═════ Recorded information
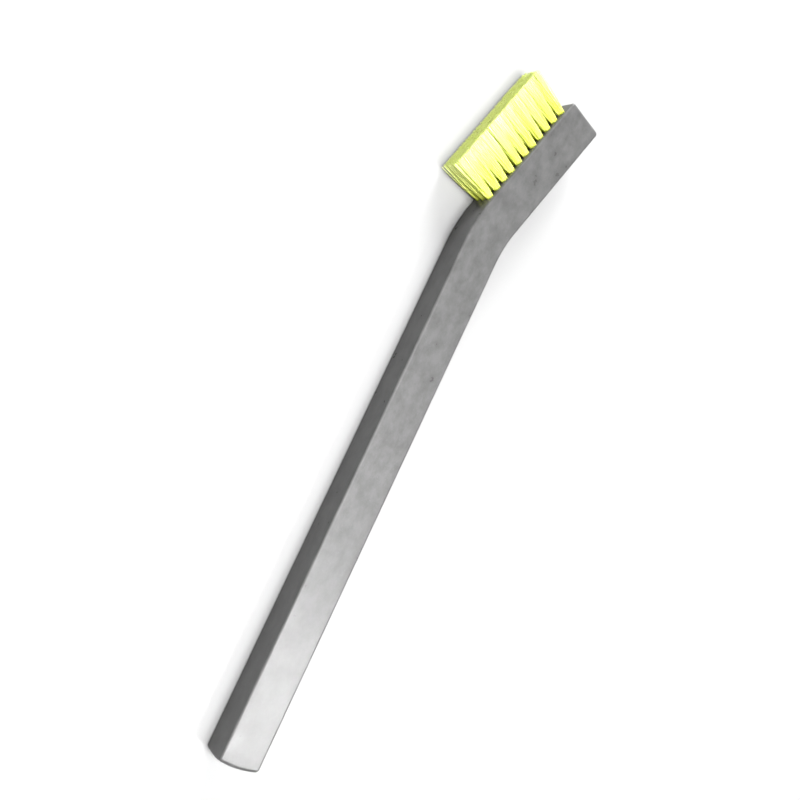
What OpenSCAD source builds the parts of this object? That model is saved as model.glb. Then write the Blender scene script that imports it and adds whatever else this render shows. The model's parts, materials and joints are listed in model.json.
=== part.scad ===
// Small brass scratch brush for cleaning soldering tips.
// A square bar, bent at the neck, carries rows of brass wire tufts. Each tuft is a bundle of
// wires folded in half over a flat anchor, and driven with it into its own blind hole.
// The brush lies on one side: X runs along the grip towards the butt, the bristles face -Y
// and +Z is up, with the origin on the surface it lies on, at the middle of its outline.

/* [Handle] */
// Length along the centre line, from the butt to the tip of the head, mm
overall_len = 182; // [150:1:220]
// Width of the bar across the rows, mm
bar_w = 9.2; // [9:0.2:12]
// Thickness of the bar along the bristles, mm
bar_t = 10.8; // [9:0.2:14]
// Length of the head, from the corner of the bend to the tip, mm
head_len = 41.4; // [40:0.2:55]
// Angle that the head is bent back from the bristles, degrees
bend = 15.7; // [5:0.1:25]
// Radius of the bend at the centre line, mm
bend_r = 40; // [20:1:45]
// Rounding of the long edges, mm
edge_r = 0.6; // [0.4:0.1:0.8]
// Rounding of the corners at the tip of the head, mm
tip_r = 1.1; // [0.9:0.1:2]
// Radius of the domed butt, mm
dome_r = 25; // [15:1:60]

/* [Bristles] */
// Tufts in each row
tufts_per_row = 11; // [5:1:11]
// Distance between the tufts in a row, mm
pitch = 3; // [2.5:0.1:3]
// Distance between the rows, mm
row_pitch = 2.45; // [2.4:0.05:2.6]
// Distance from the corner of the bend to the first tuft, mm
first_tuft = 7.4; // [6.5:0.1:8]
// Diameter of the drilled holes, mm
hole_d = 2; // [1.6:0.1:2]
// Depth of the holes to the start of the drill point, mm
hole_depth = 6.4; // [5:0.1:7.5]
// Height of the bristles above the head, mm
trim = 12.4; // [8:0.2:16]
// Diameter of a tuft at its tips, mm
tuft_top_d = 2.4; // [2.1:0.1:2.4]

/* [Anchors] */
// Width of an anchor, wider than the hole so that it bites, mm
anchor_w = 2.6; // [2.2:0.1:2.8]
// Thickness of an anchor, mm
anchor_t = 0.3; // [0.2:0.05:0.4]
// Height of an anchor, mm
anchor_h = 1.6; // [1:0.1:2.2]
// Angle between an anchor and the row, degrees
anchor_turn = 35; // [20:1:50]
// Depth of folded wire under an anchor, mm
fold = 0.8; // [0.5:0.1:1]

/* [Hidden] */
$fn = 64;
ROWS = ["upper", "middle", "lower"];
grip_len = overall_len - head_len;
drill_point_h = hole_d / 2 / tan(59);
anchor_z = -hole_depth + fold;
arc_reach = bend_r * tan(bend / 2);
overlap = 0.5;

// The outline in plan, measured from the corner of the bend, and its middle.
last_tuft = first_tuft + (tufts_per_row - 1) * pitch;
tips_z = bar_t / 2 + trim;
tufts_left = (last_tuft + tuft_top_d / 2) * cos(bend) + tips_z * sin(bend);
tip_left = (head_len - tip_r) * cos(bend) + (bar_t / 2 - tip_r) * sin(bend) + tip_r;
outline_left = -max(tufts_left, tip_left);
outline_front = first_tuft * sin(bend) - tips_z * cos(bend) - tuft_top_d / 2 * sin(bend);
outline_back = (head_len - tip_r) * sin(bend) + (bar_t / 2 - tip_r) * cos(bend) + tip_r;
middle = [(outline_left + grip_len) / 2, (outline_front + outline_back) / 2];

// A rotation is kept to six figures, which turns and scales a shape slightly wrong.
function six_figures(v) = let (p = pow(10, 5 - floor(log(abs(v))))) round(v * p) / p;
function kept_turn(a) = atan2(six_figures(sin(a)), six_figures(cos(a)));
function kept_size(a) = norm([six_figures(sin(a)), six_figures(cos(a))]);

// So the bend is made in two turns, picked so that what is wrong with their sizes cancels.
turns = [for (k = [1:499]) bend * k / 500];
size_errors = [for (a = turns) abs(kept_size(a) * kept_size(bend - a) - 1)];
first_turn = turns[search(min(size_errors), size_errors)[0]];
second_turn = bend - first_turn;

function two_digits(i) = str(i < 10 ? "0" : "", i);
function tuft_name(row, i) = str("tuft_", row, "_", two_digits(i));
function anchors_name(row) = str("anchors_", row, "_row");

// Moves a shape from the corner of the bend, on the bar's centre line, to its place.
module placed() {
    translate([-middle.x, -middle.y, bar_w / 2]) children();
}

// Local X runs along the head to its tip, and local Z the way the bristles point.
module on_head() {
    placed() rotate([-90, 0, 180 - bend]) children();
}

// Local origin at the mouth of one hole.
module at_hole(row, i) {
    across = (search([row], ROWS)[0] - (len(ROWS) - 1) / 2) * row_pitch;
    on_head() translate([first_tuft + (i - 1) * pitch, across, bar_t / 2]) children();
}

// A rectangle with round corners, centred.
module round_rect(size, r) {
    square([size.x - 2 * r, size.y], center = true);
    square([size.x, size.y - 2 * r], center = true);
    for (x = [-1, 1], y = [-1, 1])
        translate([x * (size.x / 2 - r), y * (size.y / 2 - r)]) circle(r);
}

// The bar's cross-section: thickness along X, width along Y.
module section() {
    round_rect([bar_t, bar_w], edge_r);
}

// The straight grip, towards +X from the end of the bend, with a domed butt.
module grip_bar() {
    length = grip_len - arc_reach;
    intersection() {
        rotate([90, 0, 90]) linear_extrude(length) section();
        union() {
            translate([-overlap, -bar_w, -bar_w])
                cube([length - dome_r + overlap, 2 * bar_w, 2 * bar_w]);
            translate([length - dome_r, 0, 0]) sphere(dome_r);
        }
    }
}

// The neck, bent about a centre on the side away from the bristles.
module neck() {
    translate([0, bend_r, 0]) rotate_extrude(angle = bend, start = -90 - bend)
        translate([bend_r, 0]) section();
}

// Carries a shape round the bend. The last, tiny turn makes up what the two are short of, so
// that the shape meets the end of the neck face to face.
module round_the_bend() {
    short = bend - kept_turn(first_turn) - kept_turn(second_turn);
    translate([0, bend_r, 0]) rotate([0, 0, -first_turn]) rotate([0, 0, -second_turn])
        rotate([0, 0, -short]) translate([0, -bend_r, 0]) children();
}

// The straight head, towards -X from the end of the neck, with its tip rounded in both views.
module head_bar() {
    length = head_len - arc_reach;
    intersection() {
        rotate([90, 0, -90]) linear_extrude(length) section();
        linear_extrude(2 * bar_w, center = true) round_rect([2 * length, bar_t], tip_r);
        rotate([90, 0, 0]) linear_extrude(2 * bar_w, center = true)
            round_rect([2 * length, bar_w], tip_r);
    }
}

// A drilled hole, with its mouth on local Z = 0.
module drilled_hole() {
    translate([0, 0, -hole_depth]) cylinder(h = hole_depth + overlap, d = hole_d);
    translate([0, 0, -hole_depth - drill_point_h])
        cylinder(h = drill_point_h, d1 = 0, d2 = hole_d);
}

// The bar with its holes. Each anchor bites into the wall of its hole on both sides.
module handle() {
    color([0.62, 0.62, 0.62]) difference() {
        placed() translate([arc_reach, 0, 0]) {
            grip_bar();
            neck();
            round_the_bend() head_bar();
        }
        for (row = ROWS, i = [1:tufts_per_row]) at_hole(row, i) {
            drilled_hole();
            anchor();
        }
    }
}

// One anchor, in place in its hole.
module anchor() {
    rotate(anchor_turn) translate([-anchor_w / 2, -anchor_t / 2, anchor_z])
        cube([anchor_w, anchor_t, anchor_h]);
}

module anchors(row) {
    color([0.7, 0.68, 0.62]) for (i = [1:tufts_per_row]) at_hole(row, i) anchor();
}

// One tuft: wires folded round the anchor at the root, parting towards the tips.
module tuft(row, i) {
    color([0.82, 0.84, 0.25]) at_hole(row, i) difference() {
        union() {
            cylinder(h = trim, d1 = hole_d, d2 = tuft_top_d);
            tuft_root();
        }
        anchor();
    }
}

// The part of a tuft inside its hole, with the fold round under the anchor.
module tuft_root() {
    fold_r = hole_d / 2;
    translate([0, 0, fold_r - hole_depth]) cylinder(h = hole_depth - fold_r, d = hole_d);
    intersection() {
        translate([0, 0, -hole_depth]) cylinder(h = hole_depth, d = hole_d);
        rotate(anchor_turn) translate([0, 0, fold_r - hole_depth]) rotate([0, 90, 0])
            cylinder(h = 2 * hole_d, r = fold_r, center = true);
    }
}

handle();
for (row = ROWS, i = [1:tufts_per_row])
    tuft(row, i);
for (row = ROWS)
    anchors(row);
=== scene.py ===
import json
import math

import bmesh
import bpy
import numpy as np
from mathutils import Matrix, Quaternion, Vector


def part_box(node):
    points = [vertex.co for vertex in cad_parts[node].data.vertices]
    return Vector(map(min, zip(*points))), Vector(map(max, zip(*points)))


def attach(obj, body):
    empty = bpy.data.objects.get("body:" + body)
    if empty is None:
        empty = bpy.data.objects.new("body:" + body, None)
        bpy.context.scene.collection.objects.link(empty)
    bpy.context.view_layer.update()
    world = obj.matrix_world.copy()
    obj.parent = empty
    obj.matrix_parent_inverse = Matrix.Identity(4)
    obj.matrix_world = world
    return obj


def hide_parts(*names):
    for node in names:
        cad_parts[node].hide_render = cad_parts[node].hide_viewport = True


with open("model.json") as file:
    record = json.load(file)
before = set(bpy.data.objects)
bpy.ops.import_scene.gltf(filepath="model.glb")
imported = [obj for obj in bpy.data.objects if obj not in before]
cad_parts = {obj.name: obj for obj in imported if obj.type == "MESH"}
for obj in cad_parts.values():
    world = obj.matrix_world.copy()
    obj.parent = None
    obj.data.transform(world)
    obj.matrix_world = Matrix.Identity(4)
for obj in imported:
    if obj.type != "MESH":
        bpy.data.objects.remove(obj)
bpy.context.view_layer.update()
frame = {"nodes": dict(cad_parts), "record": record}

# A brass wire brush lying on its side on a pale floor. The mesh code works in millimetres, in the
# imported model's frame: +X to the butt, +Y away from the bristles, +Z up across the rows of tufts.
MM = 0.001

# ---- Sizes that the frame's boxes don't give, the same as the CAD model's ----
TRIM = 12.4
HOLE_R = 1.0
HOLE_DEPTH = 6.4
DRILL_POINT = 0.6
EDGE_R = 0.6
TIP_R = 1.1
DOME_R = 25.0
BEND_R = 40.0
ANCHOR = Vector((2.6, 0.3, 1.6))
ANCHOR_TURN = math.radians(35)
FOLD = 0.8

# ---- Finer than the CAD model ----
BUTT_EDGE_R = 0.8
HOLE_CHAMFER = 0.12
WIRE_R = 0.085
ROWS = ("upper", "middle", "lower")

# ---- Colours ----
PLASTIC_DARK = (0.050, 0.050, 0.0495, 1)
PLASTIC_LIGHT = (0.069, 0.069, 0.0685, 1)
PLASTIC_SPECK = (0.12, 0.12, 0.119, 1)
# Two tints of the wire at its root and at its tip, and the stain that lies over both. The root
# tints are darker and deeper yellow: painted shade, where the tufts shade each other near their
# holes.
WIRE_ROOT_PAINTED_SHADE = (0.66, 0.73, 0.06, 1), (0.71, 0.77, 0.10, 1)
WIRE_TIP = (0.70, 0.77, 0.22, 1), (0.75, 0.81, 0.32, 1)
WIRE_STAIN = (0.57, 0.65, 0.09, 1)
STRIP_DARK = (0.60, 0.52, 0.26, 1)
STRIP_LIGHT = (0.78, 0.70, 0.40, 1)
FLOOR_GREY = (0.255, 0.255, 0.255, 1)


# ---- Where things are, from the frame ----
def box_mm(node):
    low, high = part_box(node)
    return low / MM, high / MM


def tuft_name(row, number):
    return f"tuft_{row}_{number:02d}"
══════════
* Directions for this task
Your task is to repeat the lines from the one containing "under the anchor." to the one containing "if empty is", both lines included. Leave out every other line.

* Solution below
// The part of a tuft inside its hole, with the fold round under the anchor.
module tuft_root() {
    fold_r = hole_d / 2;
    translate([0, 0, fold_r - hole_depth]) cylinder(h = hole_depth - fold_r, d = hole_d);
    intersection() {
        translate([0, 0, -hole_depth]) cylinder(h = hole_depth, d = hole_d);
        rotate(anchor_turn) translate([0, 0, fold_r - hole_depth]) rotate([0, 90, 0])
            cylinder(h = 2 * hole_d, r = fold_r, center = true);
    }
}

handle();
for (row = ROWS, i = [1:tufts_per_row])
    tuft(row, i);
for (row = ROWS)
    anchors(row);
=== scene.py ===
import json
import math

import bmesh
import bpy
import numpy as np
from mathutils import Matrix, Quaternion, Vector


def part_box(node):
    points = [vertex.co for vertex in cad_parts[node].data.vertices]
    return Vector(map(min, zip(*points))), Vector(map(max, zip(*points)))


def attach(obj, body):
    empty = bpy.data.objects.get("body:" + body)
    if empty is None:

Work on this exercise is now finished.